Il problema è che alla gente è piaciuto il disco sbagliato. Non capita sempre così d’altronde? Ma stavolta è diverso, questa volta è una questione personale. Di Frigid Stars non me ne è mai fregato un cazzo, non ha mai fatto parte della mia vita, non mi ha mai detto niente della mia vita. Viceversa, The White Birch mi tiene compagnia da più tempo di quanto sia disposto ad ammettere; è un porto sicuro a cui tornare ogni volta che la situazione non migliora, quando stare male non è più un’opzione, è come un amico che c’è sempre, come un cane che non muore. Non risolve niente, non è compito di un disco del resto, ma è taumaturgico almeno quanto una carezza o una pacca sulla spalla o le parole giuste al momento giusto, e quelle parole non smettono di fare lo stesso effetto – non su di me almeno.

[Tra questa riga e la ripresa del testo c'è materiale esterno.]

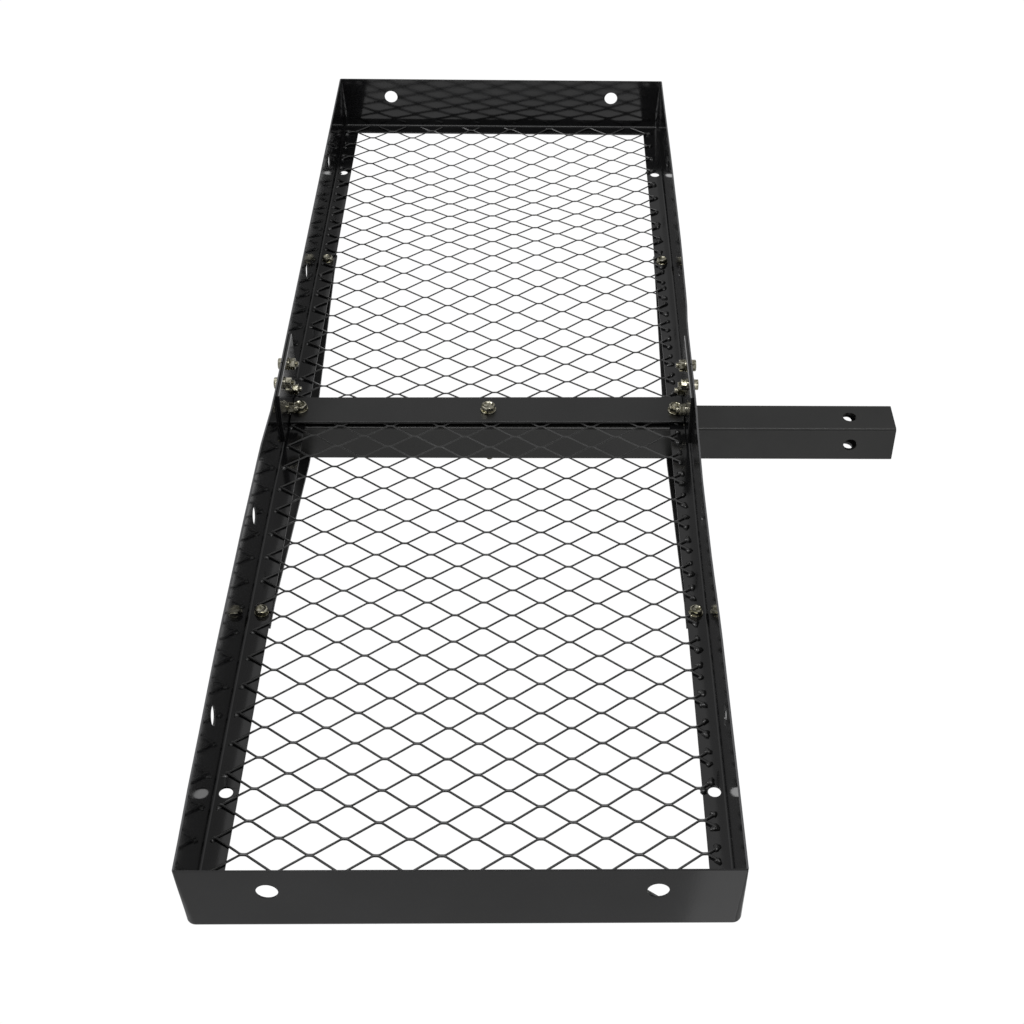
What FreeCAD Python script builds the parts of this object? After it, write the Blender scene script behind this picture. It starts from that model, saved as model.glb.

Soltanto in un secondo momento subentra la consapevolezza che musicalmente era e resta anni luce distante (non indietro o avanti) da qualsiasi altra cosa sia mai stata e sarà mai registrata, un suono più vicino a un’idea, a uno stato della mente, un inverno perenne dove l’aria gelida è quasi sempre immobile e il sole non sorge mai, le esplosioni di chitarra un grido muto nella tormenta, la sola presenza mortale in un deserto di ghiaccio a meno ottanta gradi sottozero, lontano da ogni insediamento umano, lontano da tutto. Era il 1994 ma sono quei casi in cui il tempo perde di significato, comunque hanno aperto una strada che nessuno poi ha percorso – tantomeno la congrega di allegroni slowcore del periodo (probabilmente la scena più insensata e peregrina di sempre). Quando si sciolgono li piangono in pochi. Non ricordo le ragioni alla base dello split, lette tra le righe di una delle rare interviste postume e immediatamente dimenticate, ma ho sempre pensato che sia stato giusto così: oltre The White Birch era – è – impossibile spingersi.
Che i Codeine vengano ricordati soprattutto per Frigid Stars è solo un’altra delle infinite ingiustizie perpetrate quotidianamente nel mondo, sia pure in buona fede. Nessun problema finché il loro nome resta confinato nel limbo dei ricordi, fantasma di un passato ormai sempre più lontano, al massimo tirato fuori come sofisticato gimmick per svoltare nelle conversazioni scacciafiga (“te li ricordi quelli lì? quelli là?” – inserire nomi di gruppi dimenticati a caso, meglio se sconosciuti); diventa una beffa crudele quando li scopri riformati e ritornanti senza un perché come dei Refused qualsiasi. Per ora si limitano a scorrazzare per i festival ma se mai torneranno in tour che dolore sarà, ragazzi: ignorarli o prendere parte al karaoke? Quale che sia la scelta, una cosa è certa: sarà sbagliata.